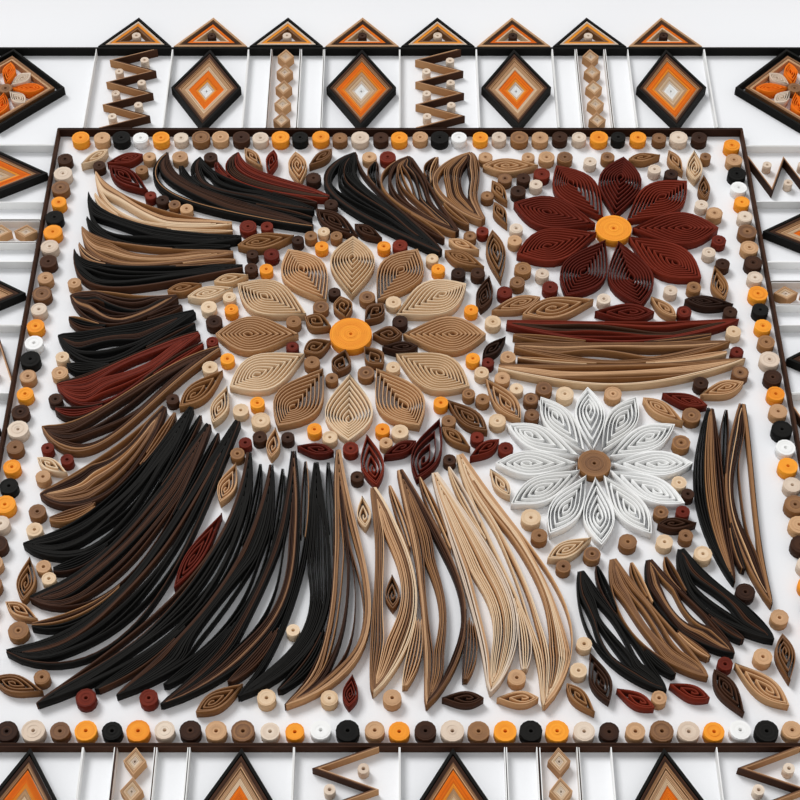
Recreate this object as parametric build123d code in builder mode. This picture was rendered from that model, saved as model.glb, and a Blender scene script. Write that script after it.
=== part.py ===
from build123d import *
import os
from math import cos, hypot, radians, sin, sqrt

os.makedirs("parts", exist_ok=True)

# Framed quilled paper art, lying on its back with the art facing up.
# Origin at the middle of the back face, +Z out of the art, +Y towards its top edge. Millimetres.

# The wooden tray frame
sight_size = 598
rail_width = 20
rail_depth = 35
rebate_width = 6.5
rebate_depth = 18
front_chamfer = 1.5
side_count = 4

# The boards in the rebate
board_fit = 0.7
art_board_thickness = 2.5
backing_thickness = 3

# The bendable points that hold the boards
point_length = 16
point_width = 8
point_thickness = 0.8
point_bite = 5
point_slot_fit = 0.05
point_places_share = (-0.3, 0.3)

# The holes that the frame hangs from
hanging_hole_radius = 3.5
hanging_hole_depth = 12
hanging_hole_spacing = 320

# The quilled paper, strips stood on edge and glued to the board
paper_margin = 42
strip_height = 5
paper_gap = 0.4
outline_wall = 1.2
inner_wall = 2.4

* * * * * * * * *

▶ **Work to complete**:
Output the lines above verbatim and in full.

▶ **Exercise result**:
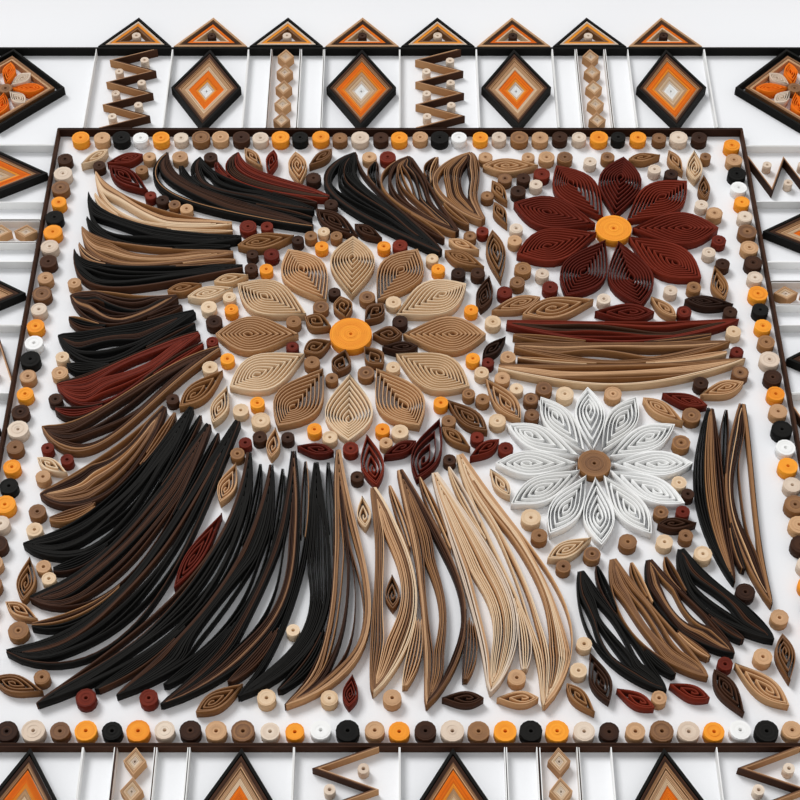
Recreate this object as parametric build123d code in builder mode. This picture was rendered from that model, saved as model.glb, and a Blender scene script. Write that script after it.
=== part.py ===
from build123d import *
import os
from math import cos, hypot, radians, sin, sqrt

os.makedirs("parts", exist_ok=True)

# Framed quilled paper art, lying on its back with the art facing up.
# Origin at the middle of the back face, +Z out of the art, +Y towards its top edge. Millimetres.

# The wooden tray frame
sight_size = 598
rail_width = 20
rail_depth = 35
rebate_width = 6.5
rebate_depth = 18
front_chamfer = 1.5
side_count = 4

# The boards in the rebate
board_fit = 0.7
art_board_thickness = 2.5
backing_thickness = 3

# The bendable points that hold the boards
point_length = 16
point_width = 8
point_thickness = 0.8
point_bite = 5
point_slot_fit = 0.05
point_places_share = (-0.3, 0.3)

# The holes that the frame hangs from
hanging_hole_radius = 3.5
hanging_hole_depth = 12
hanging_hole_spacing = 320

# The quilled paper, strips stood on edge and glued to the board
paper_margin = 42
strip_height = 5
paper_gap = 0.4
outline_wall = 1.2
inner_wall = 2.4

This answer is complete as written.